## Data provided:
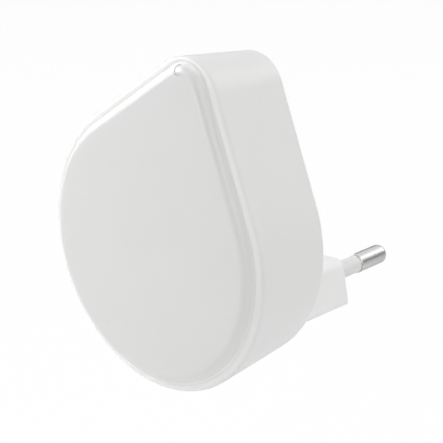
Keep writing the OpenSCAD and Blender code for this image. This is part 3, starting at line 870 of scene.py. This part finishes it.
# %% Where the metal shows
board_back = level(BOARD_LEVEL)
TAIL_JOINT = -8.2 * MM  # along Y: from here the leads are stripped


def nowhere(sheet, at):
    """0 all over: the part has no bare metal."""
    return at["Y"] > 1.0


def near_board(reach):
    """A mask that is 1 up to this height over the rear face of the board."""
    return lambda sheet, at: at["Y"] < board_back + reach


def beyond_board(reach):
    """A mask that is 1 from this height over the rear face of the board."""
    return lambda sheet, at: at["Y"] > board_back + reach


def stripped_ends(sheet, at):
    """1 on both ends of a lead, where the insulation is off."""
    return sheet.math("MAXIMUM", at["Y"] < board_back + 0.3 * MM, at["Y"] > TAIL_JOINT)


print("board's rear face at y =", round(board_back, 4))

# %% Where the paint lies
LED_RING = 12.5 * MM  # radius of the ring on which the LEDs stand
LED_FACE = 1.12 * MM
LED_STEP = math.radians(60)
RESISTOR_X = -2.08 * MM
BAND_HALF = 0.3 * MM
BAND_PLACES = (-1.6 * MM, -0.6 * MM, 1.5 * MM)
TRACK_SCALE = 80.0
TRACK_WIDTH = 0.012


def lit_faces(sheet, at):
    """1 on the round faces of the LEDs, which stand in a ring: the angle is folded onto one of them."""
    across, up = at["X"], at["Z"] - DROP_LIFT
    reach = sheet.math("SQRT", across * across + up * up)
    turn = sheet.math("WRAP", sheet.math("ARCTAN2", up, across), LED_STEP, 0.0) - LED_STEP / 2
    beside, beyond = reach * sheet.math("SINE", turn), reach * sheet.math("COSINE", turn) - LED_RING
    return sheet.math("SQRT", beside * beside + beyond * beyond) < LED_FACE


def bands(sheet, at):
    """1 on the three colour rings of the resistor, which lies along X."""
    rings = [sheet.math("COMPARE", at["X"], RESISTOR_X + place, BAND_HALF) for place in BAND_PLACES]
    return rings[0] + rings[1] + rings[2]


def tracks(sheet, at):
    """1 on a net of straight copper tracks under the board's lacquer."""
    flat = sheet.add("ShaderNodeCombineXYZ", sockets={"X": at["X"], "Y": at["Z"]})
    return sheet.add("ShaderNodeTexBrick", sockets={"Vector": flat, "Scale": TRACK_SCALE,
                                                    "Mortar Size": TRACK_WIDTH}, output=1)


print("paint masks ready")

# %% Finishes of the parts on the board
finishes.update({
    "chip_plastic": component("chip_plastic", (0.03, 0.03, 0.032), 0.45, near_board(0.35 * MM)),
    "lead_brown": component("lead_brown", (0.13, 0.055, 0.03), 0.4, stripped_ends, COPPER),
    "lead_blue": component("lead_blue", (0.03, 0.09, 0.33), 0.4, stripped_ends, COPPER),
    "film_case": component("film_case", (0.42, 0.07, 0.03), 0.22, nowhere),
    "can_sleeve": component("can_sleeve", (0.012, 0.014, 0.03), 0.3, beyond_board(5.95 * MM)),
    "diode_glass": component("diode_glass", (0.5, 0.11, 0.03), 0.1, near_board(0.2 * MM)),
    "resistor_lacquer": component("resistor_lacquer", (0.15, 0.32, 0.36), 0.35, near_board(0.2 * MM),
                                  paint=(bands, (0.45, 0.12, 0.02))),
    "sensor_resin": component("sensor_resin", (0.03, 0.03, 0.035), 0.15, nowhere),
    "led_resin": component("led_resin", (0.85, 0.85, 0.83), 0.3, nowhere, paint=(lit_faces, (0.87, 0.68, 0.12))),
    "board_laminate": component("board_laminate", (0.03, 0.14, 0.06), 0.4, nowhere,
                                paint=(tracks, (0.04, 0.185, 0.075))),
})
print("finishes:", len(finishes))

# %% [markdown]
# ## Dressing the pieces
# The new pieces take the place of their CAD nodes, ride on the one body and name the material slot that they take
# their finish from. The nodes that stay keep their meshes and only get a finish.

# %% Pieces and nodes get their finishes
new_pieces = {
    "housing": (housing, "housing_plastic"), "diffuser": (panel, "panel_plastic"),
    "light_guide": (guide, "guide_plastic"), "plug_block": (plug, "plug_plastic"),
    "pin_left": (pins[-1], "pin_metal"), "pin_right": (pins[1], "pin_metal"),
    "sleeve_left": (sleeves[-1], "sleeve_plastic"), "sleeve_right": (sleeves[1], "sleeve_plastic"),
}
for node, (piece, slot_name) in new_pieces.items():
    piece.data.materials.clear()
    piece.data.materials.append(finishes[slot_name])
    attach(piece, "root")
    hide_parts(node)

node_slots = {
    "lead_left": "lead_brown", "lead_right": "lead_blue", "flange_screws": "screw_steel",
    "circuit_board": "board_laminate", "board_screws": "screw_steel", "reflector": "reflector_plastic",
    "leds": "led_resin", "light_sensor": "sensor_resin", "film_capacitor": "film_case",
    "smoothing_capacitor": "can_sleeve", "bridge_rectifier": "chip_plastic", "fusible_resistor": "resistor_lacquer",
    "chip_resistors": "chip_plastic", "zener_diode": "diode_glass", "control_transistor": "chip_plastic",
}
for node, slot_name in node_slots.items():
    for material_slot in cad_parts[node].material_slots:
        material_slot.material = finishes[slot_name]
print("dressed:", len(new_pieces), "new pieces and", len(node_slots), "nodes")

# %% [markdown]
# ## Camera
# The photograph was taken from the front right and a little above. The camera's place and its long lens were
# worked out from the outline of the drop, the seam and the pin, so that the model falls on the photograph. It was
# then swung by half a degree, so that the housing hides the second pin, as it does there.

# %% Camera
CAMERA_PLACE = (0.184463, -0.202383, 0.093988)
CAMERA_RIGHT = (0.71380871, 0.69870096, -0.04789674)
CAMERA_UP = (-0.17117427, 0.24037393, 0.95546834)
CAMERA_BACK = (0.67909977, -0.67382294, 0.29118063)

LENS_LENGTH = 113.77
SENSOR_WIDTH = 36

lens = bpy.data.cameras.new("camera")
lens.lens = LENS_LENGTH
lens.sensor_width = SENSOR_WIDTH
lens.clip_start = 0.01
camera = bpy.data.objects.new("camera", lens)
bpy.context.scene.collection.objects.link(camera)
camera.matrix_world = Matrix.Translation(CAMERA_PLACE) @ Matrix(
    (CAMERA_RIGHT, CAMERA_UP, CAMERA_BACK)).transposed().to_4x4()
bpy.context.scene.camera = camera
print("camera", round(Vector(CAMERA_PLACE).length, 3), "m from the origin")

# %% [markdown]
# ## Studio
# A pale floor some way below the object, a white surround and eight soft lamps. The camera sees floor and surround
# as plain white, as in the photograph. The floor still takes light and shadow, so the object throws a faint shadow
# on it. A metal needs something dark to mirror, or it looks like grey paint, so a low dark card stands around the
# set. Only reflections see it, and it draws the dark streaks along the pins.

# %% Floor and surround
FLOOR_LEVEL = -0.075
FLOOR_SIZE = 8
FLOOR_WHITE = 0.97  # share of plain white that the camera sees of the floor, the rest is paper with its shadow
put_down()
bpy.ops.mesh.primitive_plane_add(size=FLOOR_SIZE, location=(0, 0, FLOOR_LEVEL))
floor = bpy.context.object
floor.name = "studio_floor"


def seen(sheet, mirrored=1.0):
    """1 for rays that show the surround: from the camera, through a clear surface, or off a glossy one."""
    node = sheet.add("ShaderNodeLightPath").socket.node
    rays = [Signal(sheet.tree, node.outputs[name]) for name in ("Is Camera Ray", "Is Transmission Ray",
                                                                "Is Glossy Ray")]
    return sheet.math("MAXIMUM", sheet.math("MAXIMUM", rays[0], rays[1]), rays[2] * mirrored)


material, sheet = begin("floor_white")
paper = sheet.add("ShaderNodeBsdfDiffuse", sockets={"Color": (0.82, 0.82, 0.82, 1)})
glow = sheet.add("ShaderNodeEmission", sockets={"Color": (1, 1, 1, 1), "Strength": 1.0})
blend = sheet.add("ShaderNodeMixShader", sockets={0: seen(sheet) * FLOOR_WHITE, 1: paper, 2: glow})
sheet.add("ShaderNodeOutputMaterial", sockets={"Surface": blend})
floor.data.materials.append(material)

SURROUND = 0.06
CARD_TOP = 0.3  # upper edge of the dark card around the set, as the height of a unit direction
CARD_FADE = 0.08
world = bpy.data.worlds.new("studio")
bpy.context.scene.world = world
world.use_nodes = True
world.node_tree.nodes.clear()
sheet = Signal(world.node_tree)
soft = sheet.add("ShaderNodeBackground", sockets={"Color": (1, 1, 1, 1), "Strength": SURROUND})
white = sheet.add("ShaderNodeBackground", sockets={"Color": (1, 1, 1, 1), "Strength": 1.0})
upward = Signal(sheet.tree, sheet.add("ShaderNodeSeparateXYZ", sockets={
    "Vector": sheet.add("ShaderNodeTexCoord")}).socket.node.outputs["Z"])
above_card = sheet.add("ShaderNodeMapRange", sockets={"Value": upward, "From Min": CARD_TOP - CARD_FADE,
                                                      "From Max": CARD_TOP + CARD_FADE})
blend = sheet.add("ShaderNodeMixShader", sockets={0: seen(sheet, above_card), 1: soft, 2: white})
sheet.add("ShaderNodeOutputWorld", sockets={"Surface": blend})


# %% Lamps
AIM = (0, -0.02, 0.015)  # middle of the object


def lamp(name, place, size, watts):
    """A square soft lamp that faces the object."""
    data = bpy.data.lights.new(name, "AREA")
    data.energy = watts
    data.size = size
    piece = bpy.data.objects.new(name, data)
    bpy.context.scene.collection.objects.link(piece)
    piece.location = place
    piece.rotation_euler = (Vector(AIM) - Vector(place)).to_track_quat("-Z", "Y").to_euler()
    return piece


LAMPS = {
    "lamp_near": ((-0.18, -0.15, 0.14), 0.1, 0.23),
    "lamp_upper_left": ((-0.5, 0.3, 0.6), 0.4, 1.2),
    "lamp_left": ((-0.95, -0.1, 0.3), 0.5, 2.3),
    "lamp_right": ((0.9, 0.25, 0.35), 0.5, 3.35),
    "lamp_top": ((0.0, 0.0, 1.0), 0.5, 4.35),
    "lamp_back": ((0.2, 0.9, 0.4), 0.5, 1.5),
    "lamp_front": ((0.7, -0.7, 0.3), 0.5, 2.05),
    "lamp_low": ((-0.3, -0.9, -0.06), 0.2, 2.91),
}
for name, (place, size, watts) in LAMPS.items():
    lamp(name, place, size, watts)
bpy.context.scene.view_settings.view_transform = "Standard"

## What the task requires:
Reproduce only the lines from the top of the material through the one bearing "TRACK_WIDTH = 0.012", each exactly as it stands.

## Final result:
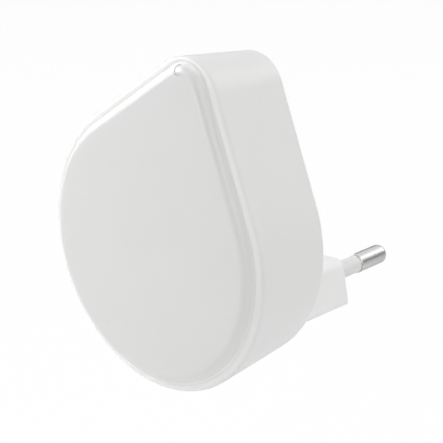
Keep writing the OpenSCAD and Blender code for this image. This is part 3, starting at line 870 of scene.py. This part finishes it.
# %% Where the metal shows
board_back = level(BOARD_LEVEL)
TAIL_JOINT = -8.2 * MM  # along Y: from here the leads are stripped


def nowhere(sheet, at):
    """0 all over: the part has no bare metal."""
    return at["Y"] > 1.0


def near_board(reach):
    """A mask that is 1 up to this height over the rear face of the board."""
    return lambda sheet, at: at["Y"] < board_back + reach


def beyond_board(reach):
    """A mask that is 1 from this height over the rear face of the board."""
    return lambda sheet, at: at["Y"] > board_back + reach


def stripped_ends(sheet, at):
    """1 on both ends of a lead, where the insulation is off."""
    return sheet.math("MAXIMUM", at["Y"] < board_back + 0.3 * MM, at["Y"] > TAIL_JOINT)


print("board's rear face at y =", round(board_back, 4))

# %% Where the paint lies
LED_RING = 12.5 * MM  # radius of the ring on which the LEDs stand
LED_FACE = 1.12 * MM
LED_STEP = math.radians(60)
RESISTOR_X = -2.08 * MM
BAND_HALF = 0.3 * MM
BAND_PLACES = (-1.6 * MM, -0.6 * MM, 1.5 * MM)
TRACK_SCALE = 80.0
TRACK_WIDTH = 0.012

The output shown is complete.